The system was designed to reward PES for success, but had no contingency plan to protect the refiner against the failure that would quickly follow the deal. The rail terminal has averaged just 58,000 bpd since the contract was signed, according to figures provided to Reuters by energy intelligence service Genscape, because Carlyle and PES could no longer access crude at prices low enough to make the rail shipments profitable.
That left PES paying millions of dollars to Carlyle, through North Yard, for oil shipments it never received.
BAD BET ON CHEAP CRUDE
Carlyle’s purchase of PES and the rail terminal investment were bets that U.S. oil would remain cheap relative to imports. A glut of domestic production had caused U.S. crude to sell at a deep discount to imported barrels, with the gap averaging about $8.60 between 2012 and 2015.
But by late 2015, an oil price rebound slashed the domestic discount to less than $3 a barrel – not enough to cover the cost of a long rail journey.

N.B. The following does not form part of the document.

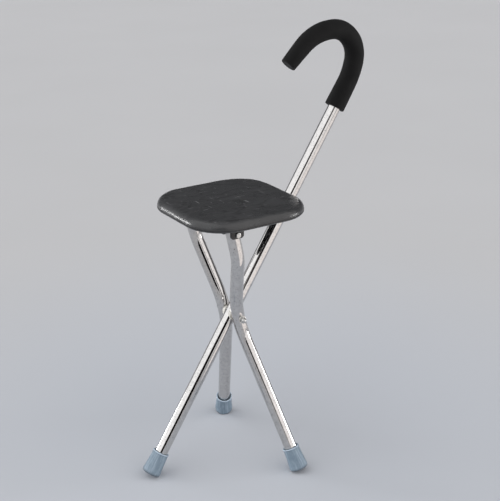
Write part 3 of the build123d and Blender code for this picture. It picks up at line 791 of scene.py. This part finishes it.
# %% Feet
FOOT_FLOOR, DISC = 9.0, 1.5
FOOT_OUTLINE = [
    (0, 0), (4, 0), (4.3, 1.2), (5.9, 1.2), (6.2, 0), (8.5, 0), (8.8, 1.2), (10.4, 1.2), (10.7, 0),
    (13.0, 0), (14.5, 0.4), (15.6, 1.5), (16.0, 3.0), (16.05, 6.3), (15.75, 6.9), (15.75, 7.3),
    (15.45, 12), (14.95, 19), (14.45, 26), (14.1, 32), (13.85, 36.6), (13.55, 37.4), (13.75, 38.0),
    (14.5, 38.5), (14.75, 39.4), (14.6, 40.4), (14.0, 41.0), (13.0, 41.0), (12.5, 40.6), (12.3, 39.5),
    (11.04, 37.6), (11.04, 10.6), (0, 10.6),
]
foot_outline = [(radius * MM, level * MM) for radius, level in FOOT_OUTLINE]
foot_body = {"main": "cane", "front": "legs", "rear": "legs"}
WAIST_MIDDLE, WAIST_RADIUS, LEG_SPLAY = 23.56 * MM, 110 * MM, 22.5
waist_spread = WAIST_MIDDLE - WAIST_RADIUS * (1 / cos(radians(LEG_SPLAY)) - 1)
for name, body in foot_body.items():
    disc = middle(f"{name}_foot_washer")
    corner = pivot + ACROSS * (SIDES.get(name, 0) * waist_spread)
    up_way = (corner - disc).normalized()
    sole = disc - up_way * (FOOT_FLOOR + DISC / 2) * MM
    bm = bmesh.new()
    turned(bm, foot_outline, sole, up_way, steps=96, soft=0.25 * MM)
    piece_from(bm, f"{name}_rubber_foot", "foot_rubber", body, f"{name}_foot", corner=50)

# %% [markdown]
# ## Hexagon heads and nuts
# A real hexagon head has its top corners taken off by a cone, so each flat ends in a little arc. A
# six-sided cylinder with a bevel lacks those arcs. Here a ring of many points is pushed out to the
# hexagon, drawn up, and its upper edge lowered at each corner by the cone.


# %% Hexagon helper
TOP_SHARE, CONE_ANGLE = 0.93, 28


def hexagon(bm, place, way, flats, tall, both_ends=False, sides=48):
    """A hexagon head or nut of that width across flats, standing at a place along a way."""
    head = bmesh.new()
    inner = flats / 2
    flat_top = inner * TOP_SHARE

    def reach(angle):
        return inner / cos((angle + pi / 6) % (pi / 3) - pi / 6)

    ring = bmesh.ops.create_circle(head, segments=sides, radius=inner)["verts"]
    angles = {vert: atan2(vert.co.y, vert.co.x) for vert in ring}
    cone = tan(radians(CONE_ANGLE))
    for vert, angle in angles.items():
        vert.co = Vector((cos(angle), sin(angle), 0)) * reach(angle)
        if both_ends:
            vert.co.z = (reach(angle) - flat_top) * cone
    edges = list(head.edges)
    lower = list(head.edges)
    for level in ("top_edge", "top"):
        grown = bmesh.ops.extrude_edge_only(head, edges=edges)["geom"]
        edges = [item for item in grown if isinstance(item, bmesh.types.BMEdge) and item.is_boundary]
        edges = [edge for edge in edges if edge not in lower]
        for vert in {vert for edge in edges for vert in edge.verts}:
            angle = atan2(vert.co.y, vert.co.x)
            if level == "top_edge":
                vert.co.z = tall - (reach(angle) - flat_top) * cone
            else:
                vert.co = Vector((flat_top * cos(angle), flat_top * sin(angle), tall))
    bmesh.ops.contextual_create(head, geom=edges)
    if both_ends:
        grown = bmesh.ops.extrude_edge_only(head, edges=lower)["geom"]
        lower = [item for item in grown if isinstance(item, bmesh.types.BMEdge) and item.is_boundary]
        for vert in {vert for edge in lower for vert in edge.verts}:
            angle = atan2(vert.co.y, vert.co.x)
            vert.co = Vector((flat_top * cos(angle), flat_top * sin(angle), 0))
    bmesh.ops.contextual_create(head, geom=lower)
    bmesh.ops.transform(head, matrix=facing(place, way), verts=head.verts)
    add_to(bm, head)


# %% [markdown]
# ## The pivot
# One long bolt holds all three tubes. Its hexagon head sits on the rear leg and a dome nut closes the
# front end, each on a washer with rounded edges.

# %% Pivot hardware
PIVOT_FLATS, PIVOT_BOLT, HEAD_TALL, NUT_TALL, DOME = 10 * MM, 6 * MM, 4 * MM, 4.5 * MM, 4.3 * MM
WASHER, WASHER_THICK = 14 * MM, 1.2 * MM
washer_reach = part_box("pivot_washers")[1].y
washer_ring = [(PIVOT_BOLT / 2, 0), (WASHER / 2, 0), (WASHER / 2, WASHER_THICK),
               (PIVOT_BOLT / 2, WASHER_THICK)]

bm = bmesh.new()
for side in SIDES.values():
    seat_point = pivot + ACROSS * side * (washer_reach - WASHER_THICK)
    turned(bm, washer_ring, seat_point, ACROSS * side, closed=True, soft=0.3 * MM)
piece_from(bm, "pivot_washer_pair", "bright_steel", "legs", "pivot_washers")

bm = bmesh.new()
hexagon(bm, pivot + ACROSS * washer_reach, ACROSS, PIVOT_FLATS, HEAD_TALL)
shank_end = 2 * washer_reach + 0.5 * HEAD_TALL
shank = [(0, 0), (PIVOT_BOLT / 2, 0), (PIVOT_BOLT / 2, shank_end), (0, shank_end)]
turned(bm, shank, pivot + ACROSS * (washer_reach + 0.1 * MM), -ACROSS, steps=32)
piece_from(bm, "pivot_hex_bolt", "bright_steel", "legs", "pivot_bolt")

bm = bmesh.new()
hexagon(bm, pivot - ACROSS * washer_reach, -ACROSS, PIVOT_FLATS, NUT_TALL)
DOME_STEPS, DOME_SINK, COLLAR_SINK = 12, 0.3 * MM, 1 * MM
leans = [radians(90 * k / DOME_STEPS) for k in range(DOME_STEPS + 1)]
dome = [(DOME * cos(lean), NUT_TALL - DOME_SINK + DOME * sin(lean)) for lean in leans]
dome = [(0, NUT_TALL - COLLAR_SINK), (DOME, NUT_TALL - COLLAR_SINK)] + dome[:-1] + [(0, dome[-1][1])]
turned(bm, dome, pivot - ACROSS * washer_reach, -ACROSS, steps=48)
piece_from(bm, "pivot_dome_nut", "bright_steel", "legs", "pivot_nut")

# %% [markdown]
# ## The hinge bolts
# Each leg's top is held between two ears by a bolt with its head outside and a nut inside, through whose
# middle the end of the thread shows. The thread is real rings, because a reader of the mesh would look
# for them.

# %% Hinge hardware
HINGE_FLATS, HINGE_BOLT, HINGE_HEAD, HINGE_NUT = 8 * MM, 5 * MM, 3.6 * MM, 5 * MM
EAR_INSET, THREADS, THREAD_PITCH, THREAD_DEPTH = 2 * MM, 9, 0.7 * MM, 0.35 * MM
ROOT_SHARE, CREST_SHARE = 0.35, 0.7
for name, side in SIDES.items():
    low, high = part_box(f"{name}_bracket")
    out_way = ACROSS * side
    outer = Vector((hinge.x, high.y if side > 0 else low.y, hinge.z))
    ear_outer = outer - out_way * EAR_INSET
    nut_seat = loose_middles("hinge_nuts")[0 if side < 0 else 1] + out_way * (HINGE_NUT / 2)
    bm = bmesh.new()
    hexagon(bm, ear_outer, out_way, HINGE_FLATS, HINGE_HEAD)
    long = (ear_outer - nut_seat).length + HINGE_NUT
    thread_start = long - HINGE_NUT - 1 * MM
    shank = [(0, 0), (HINGE_BOLT / 2, 0), (HINGE_BOLT / 2, thread_start)]
    for k in range(THREADS):
        shank += [(HINGE_BOLT / 2 - THREAD_DEPTH, thread_start + (k + ROOT_SHARE) * THREAD_PITCH),
                  (HINGE_BOLT / 2, thread_start + (k + CREST_SHARE) * THREAD_PITCH)]
    shank += [(HINGE_BOLT / 2 - 0.5 * MM, long + 0.3 * MM), (0, long + 0.3 * MM)]
    turned(bm, shank, ear_outer + out_way * 0.1 * MM, -out_way, steps=32)
    piece_from(bm, f"{name}_hinge_hex_bolt", "bright_steel", "seat", f"{name}_hinge_bolt")

bm = bmesh.new()
for name, side in SIDES.items():
    nut_seat = loose_middles("hinge_nuts")[0 if side < 0 else 1] + ACROSS * side * (HINGE_NUT / 2)
    hexagon(bm, nut_seat, -ACROSS * side, HINGE_FLATS, HINGE_NUT, both_ends=True)
piece_from(bm, "hinge_nut_pair", "bright_steel", "seat", "hinge_nuts")

# %% [markdown]
# ## The hinge brackets
# A bracket is a flat plate with two ears that hang down on each side of the leg. It is moulded, so no
# edge is sharp: the ears' lower corners are well rounded, and every other edge has a small radius that
# catches the light. The plain pieces have sharp edges, so the brackets are built again from blocks and
# bevelled.

# %% Brackets
EAR_WIDE, EAR_THICK, EAR_DROP, EAR_ROUND = 24 * MM, 4.5 * MM, 6.5 * MM, 5 * MM
PLATE_THICK, PLATE_MARGIN, EDGE = 3 * MM, 2 * MM, 0.6 * MM


def along(edge, way):
    return abs((edge.verts[1].co - edge.verts[0].co).normalized().dot(Vector(way))) > 0.99


for name, side in SIDES.items():
    low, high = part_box(f"{name}_bracket")
    bm = bmesh.new()
    plate = bmesh.new()
    block(plate, (low.x, low.y, high.z - PLATE_THICK), high)
    round_off(plate, [edge for edge in plate.edges if along(edge, (0, 0, 1))], EAR_ROUND, 8)
    round_off(plate, sharp_edges(plate, 50), EDGE, 2)
    add_to(bm, plate)
    for face_y in (low.y + PLATE_MARGIN, high.y - PLATE_MARGIN - EAR_THICK):
        ear = bmesh.new()
        block(ear, (hinge.x - EAR_WIDE / 2, face_y, hinge.z - EAR_DROP),
              (hinge.x + EAR_WIDE / 2, face_y + EAR_THICK, high.z - PLATE_THICK + EDGE * 2))
        lower = [edge for edge in ear.edges if along(edge, (0, 1, 0)) and edge.verts[0].co.z < hinge.z]
        round_off(ear, lower, EAR_ROUND, 8)
        round_off(ear, sharp_edges(ear, 50), EDGE, 2)
        add_to(bm, ear)
    piece_from(bm, f"{name}_hinge_bracket", "bracket_plastic", "seat", f"{name}_bracket", corner=40)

PES nonetheless continued to pay North Yard a total of $298 million between 2015 until August 2017, filings show. The Carlyle-led investor group received $151 million, in eight distributions, of the total paid to North Yard.
In November of that year, PES took on more debt to finance more payouts to investors, borrowing a total of $160 million in two loans against the rail terminal and delivering the proceeds its Carlyle-led backers, filings show.
Corley, the PES spokeswoman said terminal investment more than paid for itself during its more profitable period. But for last two years, PES said in filings, the refinery remained largely cut off from the cheap crude it needed to survive.
“Perversely, it became cheaper to transport crude oil from North Dakota to points in Western Europe than it was to transport the same crude oil to Philadelphia,” the firm said.